Infuriated, Palmer left his hamburger at the table and stormed off to the first tee.

His eagle putt went 2 feet past the hole and Palmer settled for birdie. Still, the tone had been set. Palmer’s four straight birdies helped him to the 65 he had predicted. The seven-shot deficit he made up still stands as the greatest final-day comeback in U.S. Open history.

Forty-five years later, Palmer said he still believes the shot on No. 1 at Cherry Hills is the one he will always be singularly identified with.

Could someone else become a part of that history this week?

A generation ago, no woman would think about making the shot. But the players are better, and so is the equipment, and the hole, which has been lengthened by about 30 yards, is eminently reachable for the top players.

During practice rounds, fans crowded around the first hole to watch the top players hit.
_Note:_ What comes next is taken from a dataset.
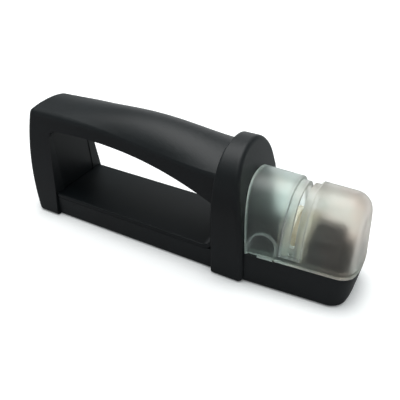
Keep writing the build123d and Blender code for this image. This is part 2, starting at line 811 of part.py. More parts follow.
def nose_block(inset, rear, front, foot):
    """Arched nose that follows the taper of the cover, drawn in by inset."""
    with BuildPart() as block:
        for section_x in (rear, front):
            half = front_half_width(section_x) - block_inset - inset
            with BuildSketch(Plane.YZ.offset(section_x)):
                with BuildLine():
                    Spline(
                        *arch_points(half, block_shoulder_height, block_top_height - inset, block_arch_power),
                        tangents=((0, 1), (0, -1)),
                    )
                    Polyline(
                        (half, block_shoulder_height),
                        (half, foot),
                        (-half, foot),
                        (-half, block_shoulder_height),
                    )
                make_face()
        loft(ruled=True)
        end_edges = block.faces().sort_by(Axis.X)[-1].edges()
        fillet(end_edges.filter_by(lambda edge: edge.center().Z > foot + joint_gap), block_end_round - inset)
    return block.part


nose_outside = nose_block(0, block_rear_x, cradle_front_x, block_foot)
nose_hollow_rear_x = block_rear_x + block_solid_depth
nose_hollow = nose_block(block_wall, nose_hollow_rear_x, cradle_front_x - block_wall, block_foot)

with BuildPart() as cradle_front_block:
    add(nose_outside)
    add(nose_hollow, mode=Mode.SUBTRACT)
    with BuildSketch(Plane.YZ.offset(block_rear_x)):
        with Locations((0, wheel_height)):
            Circle(axle_width / 2 + running_clearance)
    extrude(amount=axle_tail + axle_end_gap, mode=Mode.SUBTRACT)
    with BuildSketch(Plane.XY.offset(block_foot)):
        with Locations(*cradle_screw_places):
            Circle(plate_screw_shank / 2 + running_clearance)
    extrude(amount=cradle_screw_length - cradle_floor + joint_gap, mode=Mode.SUBTRACT)

cradle_front_block.part.label = "cradle_front_block"
export_step(cradle_front_block.part, "parts/cradle_front_block.step")

with BuildPart() as cradle_screws:
    with BuildSketch(Plane.XY.offset(frame_foot)):
        with Locations(*cradle_screw_places):
            Circle(plate_screw_head / 2)
    extrude(amount=plate_screw_head_height)
    with BuildSketch(Plane.XY.offset(frame_foot)):
        with Locations(*cradle_screw_places):
            Circle(plate_screw_shank / 2)
    extrude(amount=cradle_screw_length)

cradle_screws.part.label = "cradle_screws"
export_step(cradle_screws.part, "parts/cradle_screws.step")

# Axle through the cheek and into the front block, and its two washers

with BuildPart() as wheel_axle:
    with BuildSketch(Plane.YZ.offset(cheek_rear_x - axle_head_depth - joint_gap)):
        with Locations((0, wheel_height)):
            Circle(axle_head_width / 2)
    extrude(amount=axle_head_depth)
    with BuildSketch(Plane.YZ.offset(cheek_rear_x - joint_gap)):
        with Locations((0, wheel_height)):
            Circle(axle_width / 2)
    extrude(amount=block_rear_x + axle_tail - cheek_rear_x + joint_gap)

wheel_axle.part.label = "wheel_axle"
export_step(wheel_axle.part, "parts/wheel_axle.step")

for washer_name, washer_x in (
    ("rear_spacer_washer", rear_washer_x),
    ("front_spacer_washer", front_washer_x),
):
    with BuildPart() as spacer_washer:
        with BuildSketch(Plane.YZ.offset(washer_x)):
            with Locations((0, wheel_height)):
                Circle(washer_width / 2)
                Circle(axle_width / 2 + running_clearance, mode=Mode.SUBTRACT)
        extrude(amount=washer_thickness)
    spacer_washer.part.label = washer_name
    export_step(spacer_washer.part, "parts/" + washer_name + ".step")

# Wheel set: two ceramic wheels whose flanks form a V, on a flanged hub with a closing ring

hub_width = 10.8
hub_flange_width = 19.0
v_root_radius = 8.0
v_half_angle = 20.0
tooth_count = 12
tooth_reach = 0.6
tooth_clearance = 0.1
tooth_share = 0.45
v_slope = tan(radians(v_half_angle))
wheel_bore_radius = hub_width / 2 + running_clearance
tooth_pitch = 2 * pi / tooth_count

with BuildPart() as wheel_hub:
    with BuildSketch(Plane.YZ.offset(hub_rear_x)):
        with Locations((0, wheel_height)):
            Circle(hub_flange_width / 2)
    extrude(amount=hub_flange - running_clearance)
    with BuildSketch(Plane.YZ.offset(hub_rear_x)):
        with Locations((0, wheel_height)):
            Circle(hub_width / 2)
    extrude(amount=hub_front_x - hub_rear_x)
    with BuildSketch(Plane.YZ.offset(hub_rear_x)):
        with Locations((0, wheel_height)):
            Circle(axle_width / 2 + running_clearance)
    extrude(amount=hub_front_x - hub_rear_x, mode=Mode.SUBTRACT)

wheel_hub.part.label = "wheel_hub"
export_step(wheel_hub.part, "parts/wheel_hub.step")

with BuildPart() as hub_flange_ring:
    with BuildSketch(Plane.YZ.offset(hub_front_x - hub_flange_ring_depth)):
        with Locations((0, wheel_height)):
            Circle(hub_flange_width / 2)
            Circle(wheel_bore_radius, mode=Mode.SUBTRACT)
    extrude(amount=hub_flange_ring_depth)

hub_flange_ring.part.label = "hub_flange_ring"
export_step(hub_flange_ring.part, "parts/hub_flange_ring.step")


def toothed_wheel(first_angle):
    """Wheel on the rear side of the slot: a cone flank with teeth that reach past the middle."""
    tooth_x = slot_x + tooth_reach
    tooth_root_x = slot_x - tooth_reach - tooth_clearance
    tooth_tip_radius = v_root_radius - tooth_reach / v_slope
    rim_x = slot_x - (wheel_outer_radius - v_root_radius) * v_slope
    with BuildPart() as wheel:
        with BuildSketch(Plane.XZ):
            with BuildLine():
                Polyline(
                    (slot_x - wheel_half_depth, wheel_height + wheel_bore_radius),
                    (tooth_x, wheel_height + wheel_bore_radius),
                    (tooth_x, wheel_height + tooth_tip_radius),
                    (rim_x, wheel_height + wheel_outer_radius),
                    (slot_x - wheel_half_depth, wheel_height + wheel_outer_radius),
                    close=True,
                )
            make_face()
        revolve(axis=Axis((0, 0, wheel_height), (1, 0, 0)))
        # Gaps between the teeth, where the teeth of the other wheel run
        with BuildSketch(Plane.YZ.offset(tooth_root_x)):
            for tooth in range(tooth_count):
                middle = first_angle + (tooth + 1 / 2) * tooth_pitch
                half_gap = tooth_pitch * (1 - tooth_share) / 2
                with BuildLine():
                    Polyline(
                        (0, wheel_height),
                        (
                            wheel_outer_radius * cos(middle - half_gap),
                            wheel_height + wheel_outer_radius * sin(middle - half_gap),
                        ),
                        (
                            wheel_outer_radius * cos(middle + half_gap),
                            wheel_height + wheel_outer_radius * sin(middle + half_gap),
                        ),
                        close=True,
                    )
                make_face()
        extrude(amount=2 * overrun, mode=Mode.SUBTRACT)
    return wheel.part


rear_wheel = toothed_wheel(0)
front_wheel = mirror(toothed_wheel(tooth_pitch / 2), about=Plane.YZ.offset(slot_x))

with BuildPart() as rear_ceramic_wheel:
    add(rear_wheel)

rear_ceramic_wheel.part.label = "rear_ceramic_wheel"
export_step(rear_ceramic_wheel.part, "parts/rear_ceramic_wheel.step")

with BuildPart() as front_ceramic_wheel:
    add(front_wheel)

front_ceramic_wheel.part.label = "front_ceramic_wheel"
export_step(front_ceramic_wheel.part, "parts/front_ceramic_wheel.step")
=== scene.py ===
"""Hand-held knife sharpener with a loop grip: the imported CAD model, dressed for a studio picture.

Lengths are in metres, in the frame of the CAD model: X runs forward to the tip, Z up.
"""

import bpy
from math import radians
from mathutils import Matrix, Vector


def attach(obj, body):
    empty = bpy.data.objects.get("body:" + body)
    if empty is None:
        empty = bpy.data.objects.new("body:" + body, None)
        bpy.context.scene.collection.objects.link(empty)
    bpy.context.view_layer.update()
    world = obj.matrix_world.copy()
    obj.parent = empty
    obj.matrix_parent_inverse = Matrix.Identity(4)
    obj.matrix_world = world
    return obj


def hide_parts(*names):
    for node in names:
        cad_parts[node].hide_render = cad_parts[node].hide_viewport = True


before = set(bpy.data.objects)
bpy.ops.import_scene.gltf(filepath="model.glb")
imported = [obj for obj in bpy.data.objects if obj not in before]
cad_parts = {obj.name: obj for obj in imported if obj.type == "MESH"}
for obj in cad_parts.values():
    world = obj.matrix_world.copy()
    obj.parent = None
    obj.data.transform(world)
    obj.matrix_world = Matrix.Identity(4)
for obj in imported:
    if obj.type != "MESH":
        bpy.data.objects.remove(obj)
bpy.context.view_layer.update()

MM = 0.001
WHITE = (1.0, 1.0, 1.0, 1.0)


# Shader nodes

def linear(code):
    """An sRGB hex colour as linear red, green, blue and full alpha."""
    channels = [int(code[place:place + 2], 16) / 255 for place in (1, 3, 5)]
    return [c / 12.92 if c <= 0.04045 else ((c + 0.055) / 1.055) ** 2.4 for c in channels] + [1.0]


def add_node(tree, kind, inputs=None, **settings):
    """A node of that kind with its settings; each input is a value or another node's socket."""
    node = tree.nodes.new(kind)
    for name, value in settings.items():
        setattr(node, name, value)
    for socket, value in (inputs or {}).items():
        if isinstance(value, bpy.types.NodeSocket):
            tree.links.new(value, node.inputs[socket])
        else:
            node.inputs[socket].default_value = value
    return node


def combine(tree, operation, first, *others):
    """The math operation on the first value alone, or on it and each of the others in turn."""
    if not others:
        return add_node(tree, "ShaderNodeMath", {0: first}, operation=operation).outputs[0]
    for other in others:
        node = add_node(tree, "ShaderNodeMath", {0: first, 1: other}, operation=operation)
        first = node.outputs[0]
    return first


def distance(tree, across, up):
    """How far a place is that lies across and up by these two."""
    way = add_node(tree, "ShaderNodeCombineXYZ", {"X": across, "Y": up})
    return add_node(
        tree, "ShaderNodeVectorMath", {0: way.outputs["Vector"]}, operation="LENGTH"
    ).outputs["Value"]


def spread(tree, value, low, high, start=0.0, end=1.0, **settings):
    """The value's range from start to end mapped onto low to high, and held there outside it."""
    return add_node(
        tree, "ShaderNodeMapRange",
        {"Value": value, "From Min": start, "From Max": end, "To Min": low, "To Max": high},
        **settings,
    ).outputs["Result"]


def noise(tree, place, size, detail):
    """A noise between 0 and 1 with blotches of about that size."""
    return add_node(
        tree, "ShaderNodeTexNoise", {"Vector": place, "Scale": 1 / size, "Detail": detail}
    ).outputs["Fac"]


def colour_ramp(tree, factor, stops):
    """A ramp from factor to colours; stops are (position, hex) pairs."""
    ramp = add_node(tree, "ShaderNodeValToRGB", {"Fac": factor})
    elements = ramp.color_ramp.elements
    while len(elements) < len(stops):
        elements.new(0.5)
    for element, (position, code) in zip(elements, stops):
        element.position = position
        element.color = linear(code)
    return ramp.outputs["Color"]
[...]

Despite being egged on, Annika Sorenstam simply pulled out a 4-iron and hit a shot safely down the middle of the fairway.
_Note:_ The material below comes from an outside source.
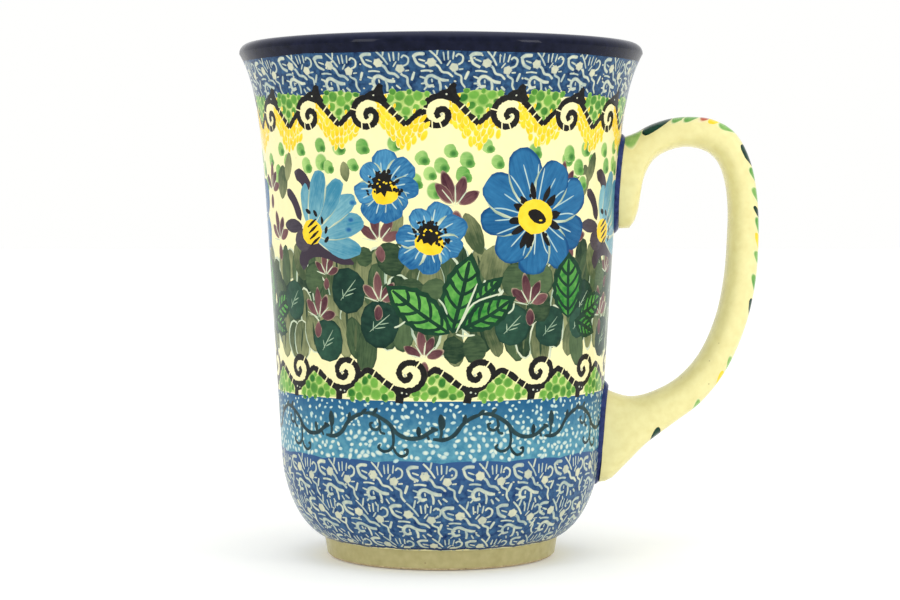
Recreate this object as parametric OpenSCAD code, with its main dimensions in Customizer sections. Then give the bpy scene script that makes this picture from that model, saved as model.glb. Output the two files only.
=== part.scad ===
// Flared stoneware mug with a foot ring and an ear-shaped strap handle.
// Units are millimetres, +Z is up and the foot stands on Z = 0. The origin is midway between
// the lip's far side and the handle's outermost point, so the cup's own axis stands at axis_x.

/* [Cup] */
// Height from the table to the top of the lip
mug_h = 120.6; // [112:0.2:130]
// Outer radius at the widest point of the lip
lip_r = 47.9; // [46:0.1:50]
// Outer radius of the straight wall, at waist_z
waist_r = 38; // [36:0.1:40]
// Height at which the straight wall has the radius waist_r
waist_z = 27; // [24:1:32]
// Outward lean of the straight wall, in millimetres of radius per millimetre of height
wall_lean = 0.0614; // [0.04:0.0001:0.08]
// How quickly the flare under the lip dies away below it
flare_fade = 8.5; // [6:0.1:11]
// Thickness of the wall, glaze included
wall_t = 4.6; // [4:0.1:6]

/* [Bowl and foot] */
// Height at which the wall starts to curve in towards the foot
bowl_top = 24; // [20:0.5:28]
// Height over which that curve would run to a full quarter turn
bowl_drop = 20; // [19.5:0.5:22]
// How far the full quarter turn would come in
bowl_in = 11.4; // [9:0.1:13]
// Height of the foot ring
foot_h = 4.6; // [4:0.1:6]
// Outer radius of the foot ring where it stands
foot_r = 27; // [26:0.1:27.5]
// Inner radius of the foot ring where it stands
foot_hole_r = 23; // [20:0.1:24]
// Depth of the recess inside the foot ring
recess_h = 1.8; // [1:0.1:2.5]
// Height of the cup's floor above the table
floor_z = 7.4; // [6.5:0.1:10]

/* [Glaze] */
// Thickness of every coat of glaze
glaze_t = 0.3; // [0.2:0.05:0.4]
// Lower edge of the lip's cobalt band outside
lip_band_z = 116.4; // [114:0.1:117.5]
// Lower edge of the lip's cobalt band inside
lip_band_in_z = 115; // [112:0.1:117]

/* [Handle] */
// Distance from the cup's axis to the handle's outermost point
handle_reach = 75.3; // [75:0.1:75.6]
// Thickness of the slip between the cup and each end of the handle
slip_t = 1.2; // [0.8:0.1:1.8]
// How far the slip shows round the handle's end
slip_rim = 0.9; // [0.5:0.1:1.4]

/* [Hidden] */
$fn = 96;

axis_x = -(handle_reach - lip_r) / 2;
roll_r = wall_t / 2;
widest_z = mug_h - roll_r;
flare_r = lip_r - (waist_r + wall_lean * (widest_z - waist_z));
recess_rise = 0.8;
foot_edge = 0.5;
corner_r = 15;
corner_reach = corner_r + 2;
wall_steps = 44;
liner_steps = 40;
lip_steps = 5;
roll_step = 15;

clay = "#d8cfa6";
cream = "#f2ecc4";
cobalt = "#1b2447";
pattern_blue = "#4a76b0";

// Outer radius of the wall without the curve in towards the foot
function straight_r(z) =
    waist_r + wall_lean * (z - waist_z) + flare_r * exp(-(widest_z - z) / flare_fade);

// How far a quarter ellipse of the given reach and drop has come in, below its top
function curve_in(z, top, reach, drop) =
    z < top ? reach * (1 - sqrt(1 - pow((top - z) / drop, 2))) : 0;

function outer_r(z) = straight_r(z) - curve_in(z, bowl_top, bowl_in, bowl_drop);

// The cup's inside follows the wall, with a rounder corner of its own at the floor
function inner_r(z) =
    straight_r(z) - wall_t - curve_in(z, floor_z + corner_r, corner_reach, corner_r);

// Heights from low to high, closer together near both ends
function heights(low, high, steps) =
    [for (i = [0:steps]) low + (high - low) * (1 - cos(180 * i / steps)) / 2];

// Lines up the outside and the inside of the wall, moved into the clay by inset
function outer_line(low, high, inset, steps) =
    [for (z = heights(low, high, steps)) [outer_r(z) - inset, z]];

function inner_line(low, high, inset, steps) =
    [for (z = heights(low, high, steps)) [inner_r(z) + inset, z]];

function reversed(list) = [for (i = [len(list) - 1:-1:0]) list[i]];

// The lip's half-round roll, from its outer side over the top to its inner side
function roll_line(inset) =
    [for (a = [roll_step:roll_step:180 - roll_step])
        [lip_r - roll_r + (roll_r - inset) * cos(a), widest_z + (roll_r - inset) * sin(a)]];

module turned(outline) {
    translate([axis_x, 0, 0]) rotate_extrude() polygon(outline);
}

// The clay cup: foot ring, bowl, wall, rolled lip and floor in one piece
module mug_body() {
    color(clay) turned(concat(
        [[0, recess_h], [foot_hole_r - recess_rise, recess_h], [foot_hole_r, 0],
         [foot_r - foot_edge, 0], [foot_r, foot_edge]],
        outer_line(foot_h, widest_z, glaze_t, wall_steps),
        roll_line(glaze_t),
        reversed(inner_line(floor_z, widest_z, glaze_t, liner_steps)),
        [[0, floor_z - glaze_t]]
    ));
}

// The clear coat that covers the painted outside, from the foot to the cobalt band
module outer_glaze() {
    color(pattern_blue) difference() {
        turned(concat(
            outer_line(foot_h, lip_band_z, 0, wall_steps),
            reversed(outer_line(foot_h, lip_band_z, glaze_t, wall_steps))
        ));
        joint_prism(upper_joint_z, upper_joint_h);
        joint_prism(lower_joint_z, lower_joint_h);
    }
}

// The cobalt coat that wraps over the lip
module lip_glaze() {
    color(cobalt) turned(concat(
        outer_line(lip_band_z, widest_z, 0, lip_steps),
        roll_line(0),
        reversed(inner_line(lip_band_in_z, widest_z, 0, lip_steps)),
        inner_line(lip_band_in_z, widest_z, glaze_t, lip_steps),
        reversed(roll_line(glaze_t)),
        reversed(outer_line(lip_band_z, widest_z, glaze_t, lip_steps))
    ));
}

// The cream coat that lines the inside, from the cobalt band down to the floor
module liner_glaze() {
    color(cream) turned(concat(
        [[0, floor_z - glaze_t]],
        inner_line(floor_z, lip_band_in_z, glaze_t, liner_steps),
        reversed(inner_line(floor_z, lip_band_in_z, 0, liner_steps)),
        [[0, floor_z]]
    ));
}

// The handle's stations, from the top joint round to the bottom one. Each gives the strap's
// outer edge (distance from the cup's axis, height), its inner edge, and its width.
stations = [
    [[38.0, 97.6], [38.0, 78.2], 16.5],
    [[43.0, 98.6], [44.2, 76.8], 16.5],
    [[46.4, 99.8], [46.6, 80.6], 16.0],
    [[50.0, 101.7], [47.6, 87.6], 15.0],
    [[54.5, 103.1], [50.6, 93.4], 14.4],
    [[59.6, 103.5], [56.4, 96.2], 14.0],
    [[65.0, 102.7], [61.8, 95.9], 14.0],
    [[70.0, 99.4], [65.6, 93.4], 14.0],
    [[73.4, 92.8], [67.6, 88.6], 14.0],
    [[75.0, 84.2], [68.4, 82.2], 14.0],
    [[handle_reach, 74.5], [68.2, 74.0], 14.0],
    [[74.5, 64.0], [67.4, 64.8], 14.0],
    [[72.2, 54.0], [65.4, 55.6], 14.0],
    [[68.0, 44.2], [61.6, 47.2], 14.0],
    [[62.0, 36.2], [56.4, 41.4], 14.2],
    [[55.0, 30.8], [50.6, 38.2], 14.8],
    [[48.6, 26.0], [45.6, 37.0], 15.8],
    [[43.4, 20.8], [41.6, 37.8], 16.8],
    [[39.4, 17.2], [37.4, 39.6], 17.0],
    [[35.0, 17.0], [33.0, 40.4], 17.0]
];
// Rings in each gap between stations, and points round each ring
ring_steps = 3;
ring_points = 24;

// A point on the smooth curve through four neighbouring values, at share u between b and c
function smooth_between(a, b, c, d, u) =
    0.5 * (2 * b + (c - a) * u + (2 * a - 5 * b + 4 * c - d) * u * u
        + (3 * b - a - 3 * c + d) * u * u * u);

function station_at(i) = stations[max(0, min(len(stations) - 1, i))];

function smooth_station(i, u) = [for (k = [0:2])
    smooth_between(station_at(i - 1)[k], station_at(i)[k], station_at(i + 1)[k],
                   station_at(i + 2)[k], u)];

all_stations = concat(
    [for (i = [0:len(stations) - 2], s = [0:ring_steps - 1]) smooth_station(i, s / ring_steps)],
    [stations[len(stations) - 1]]
);

// A rounded outline: squarer on its outer half, rounder on its inner half
outer_square = 2 / 3.2;
inner_square = 2 / 2.2;
function signed_power(v, p) = sign(v) * pow(abs(v), p);
function rounded_point(a, half_w, half_t) = [
    half_w * signed_power(cos(a), a <= 180 ? outer_square : inner_square),
    half_t * signed_power(sin(a), a <= 180 ? outer_square : inner_square)
];

// One cross-section of the strap, in the plane through its outer and inner edges
function strap_ring(station, inset) =
    let (
        middle = (station[0] + station[1]) / 2,
        across = station[0] - station[1],
        half_t = norm(across) / 2,
        way = across / norm(across)
    )
    [for (k = [0:ring_points - 1])
        let (p = rounded_point(360 * k / ring_points, station[2] / 2 - inset, half_t - inset))
        [axis_x + middle[0] + way[0] * p[1], p[0], middle[1] + way[1] * p[1]]];

function side_faces(rings, start) =
    [for (i = [0:rings - 2], k = [0:ring_points - 1])
        let (n = (k + 1) % ring_points, a = start + i * ring_points, b = a + ring_points)
        each [[a + k, b + k, b + n], [a + k, b + n, a + n]]];

function flipped(faces) = [for (f = faces) reversed(f)];

module strap(inset) {
    rings = len(all_stations);
    last = (rings - 1) * ring_points;
    polyhedron(
        points = [for (s = all_stations) each strap_ring(s, inset)],
        faces = concat(
            side_faces(rings, 0),
            [[for (k = [0:ring_points - 1]) k]],
            [[for (k = [ring_points - 1:-1:0]) last + k]]
        )
    );
}

// The same strap as a thin tube: the glaze coat round the clay
module strap_coat() {
    rings = len(all_stations);
    inner = rings * ring_points;
    last = (rings - 1) * ring_points;
    polyhedron(
        points = concat(
            [for (s = all_stations) each strap_ring(s, 0)],
            [for (s = all_stations) each strap_ring(s, glaze_t)]
        ),
        faces = concat(
            side_faces(rings, 0),
            flipped(side_faces(rings, inner)),
            [for (k = [0:ring_points - 1])
                let (n = (k + 1) % ring_points)
                each [[k, n, inner + n], [k, inner + n, inner + k]]],
            [for (k = [0:ring_points - 1])
                let (n = (k + 1) % ring_points)
                each [[last + n, last + k, inner + last + k],
                      [last + n, inner + last + k, inner + last + n]]]
        )
    );
}

// The space that the cup takes up, grown outwards, to trim what is stuck on to it
module cup_space(grow) {
    turned(concat([[0, 0]], outer_line(foot_h, lip_band_z, glaze_t - grow, wall_steps), [[0, lip_band_z]]));
}

// Heights of the middle of each joint, and half the height of its slip
upper_joint_z = 87.6;
upper_joint_h = 11.9;
lower_joint_z = 28.4;
lower_joint_h = 12.4;
joint_half_w = 8.5;

module joint_prism(z, half_h) {
    translate([axis_x, 0, z]) rotate([90, 0, 90]) linear_extrude(lip_r)
        polygon([for (k = [0:ring_points - 1])
            rounded_point(360 * k / ring_points, joint_half_w + slip_rim, half_h)]);
}

// Slip, a clay paste, that fixes one end of the handle to the cup
module slip_joint(z, half_h) {
    color(cobalt) intersection() {
        joint_prism(z, half_h);
        difference() {
            cup_space(slip_t);
            cup_space(0);
        }
    }
}

module upper_slip_joint() {
    slip_joint(upper_joint_z, upper_joint_h);
}

module lower_slip_joint() {
    slip_joint(lower_joint_z, lower_joint_h);
}

// The clay strap, trimmed at both ends to the slip it sits on
module handle() {
    color(clay) difference() {
        strap(glaze_t);
        cup_space(slip_t);
    }
}

module handle_glaze() {
    color(cream) difference() {
        strap_coat();
        cup_space(slip_t);
    }
}

mug_body();
handle();
upper_slip_joint();
lower_slip_joint();
outer_glaze();
handle_glaze();
lip_glaze();
liner_glaze();
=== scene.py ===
# %% [markdown]
# # A stoneware mug, stamped and brushed under its glaze
# The object is a flared mug of buff stoneware with an ear-shaped strap handle. It is made of eight
# things: the turned cup, the strap handle, two pads of slip that fix the handle on, and four coats
# of glaze. The shape is simple and comes from the frame. What makes the mug is its decoration, so
# most of this lesson is about drawing stamps and brush marks and wrapping them round the wall.

# %% The frame
import math
import bmesh
import bpy
import numpy as np
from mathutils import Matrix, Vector
from mathutils.geometry import delaunay_2d_cdt


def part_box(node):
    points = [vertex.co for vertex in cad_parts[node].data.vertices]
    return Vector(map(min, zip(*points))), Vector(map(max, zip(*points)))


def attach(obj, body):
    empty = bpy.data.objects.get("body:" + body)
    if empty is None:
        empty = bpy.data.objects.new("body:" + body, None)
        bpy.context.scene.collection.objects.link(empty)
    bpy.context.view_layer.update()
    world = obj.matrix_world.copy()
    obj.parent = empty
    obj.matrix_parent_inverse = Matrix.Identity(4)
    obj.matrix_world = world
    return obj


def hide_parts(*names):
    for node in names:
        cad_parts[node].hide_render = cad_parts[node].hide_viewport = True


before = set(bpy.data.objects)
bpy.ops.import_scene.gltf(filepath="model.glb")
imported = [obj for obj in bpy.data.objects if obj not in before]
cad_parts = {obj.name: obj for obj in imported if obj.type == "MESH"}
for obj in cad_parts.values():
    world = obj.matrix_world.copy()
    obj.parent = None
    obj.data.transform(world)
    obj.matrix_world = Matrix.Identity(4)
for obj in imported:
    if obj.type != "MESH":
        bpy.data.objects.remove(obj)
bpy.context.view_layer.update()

MM = 0.001
rng = np.random.default_rng(11)
print("nodes:", sorted(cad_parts))

# %% [markdown]
# ## The sizes that every piece shares
# The wall leans out a little, flares under the lip and turns in at the foot. One formula gives the
# wall's radius at any height, so every coat, stamp and joint can be put on it exactly. Everything
# is worked out in millimetres and becomes metres when a mesh is made.

# %% The wall's outline
lip_low, lip_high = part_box("lip_glaze")
skin_low, skin_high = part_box("outer_glaze")
AXIS_X = round((lip_low.x + lip_high.x) / 2 / MM, 2)
LIP_R = round((lip_high.x - lip_low.x) / 2 / MM, 1)
MUG_H = round(lip_high.z / MM, 1)
LIP_IN_Z = round(lip_low.z / MM, 1)
FOOT_H = round(skin_low.z / MM, 1)
SKIN_TOP = round(skin_high.z / MM, 1)
WALL_T = 4.6
GLAZE_T = 0.3
WAIST_R = 38.0
WAIST_Z = 27.0
WALL_LEAN = 0.0614
FLARE_FADE = 8.5
BOWL_TOP = 24.0
BOWL_DROP = 20.0
BOWL_IN = 11.4
FLOOR_Z = 7.4
CORNER_R = 15.0
FOOT_R = 27.0
FOOT_HOLE_R = 23.0
RECESS_H = 1.8
ROLL_R = WALL_T / 2
WIDEST_Z = MUG_H - ROLL_R
FLARE_R = LIP_R - (WAIST_R + WALL_LEAN * (WIDEST_Z - WAIST_Z))


def straight_r(z):
    return WAIST_R + WALL_LEAN * (z - WAIST_Z) + FLARE_R * np.exp((z - WIDEST_Z) / FLARE_FADE)


def curve_in(z, top, reach, drop):
    depth = np.clip((top - z) / drop, 0, 1)
    return reach * (1 - np.sqrt(1 - depth ** 2))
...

Michelle Wie went for it, but came about 15 yards short, into the thick rough, and later conceded that she probably won’t do it once the shots start counting.

“I don’t think that’s the right play there,” she said.

If there’s any player who might take a chance, it would figure to be a big hitter like Davies, but she doesn’t think the risk is worth it. The rough in front of the green is 4 inches long, much gnarlier than it was in Palmer’s day.

“If they had cut the rough down in the front edge, it might be worth it,” she said. “But there’s no point leaving it 20 yards in that stuff.”

Arnie’s advice if he were on Davies’ bag? Take a wild guess.

“You don’t have to ask me that,” Palmer said.

He conceded, though, that “it takes a certain personality” to try to drive a par-4.

Certainly, the King had it.

He was at his peak in 1960. The win at Cherry Hills gave him the first two legs of the grand slam and was the third of seven major championships he won in a seven-year span.

“Arnie’s Army” was taking off and Palmer was bringing a game for blue bloods and the country-club set straight to the common man.

It was gambits like the one he took on No. 1 at Cherry Hills that made it happen.

Today, besides the plaque and the rough, which is a little higher, the hole looks essentially the same as it did in 1960. A small ditch runs along the right side. It was that same ditch that Palmer hit into on his first shot of the tournament, en route to a double bogey.

“I felt like I had a chance to win the Open, and starting off with that happening is rather upsetting,” he said.

A few years after his victory, Palmer was called on to help redesign the golf course and, oddly enough, he wanted to move the tee box to a spot from where the green could not be reached.

He said his friends at the course talked him out of that move.

“They said, ‘Arnie, you made the hole famous. Put it back where it was,’ ” Palmer said. “They objected to that, and I’m happy they did.”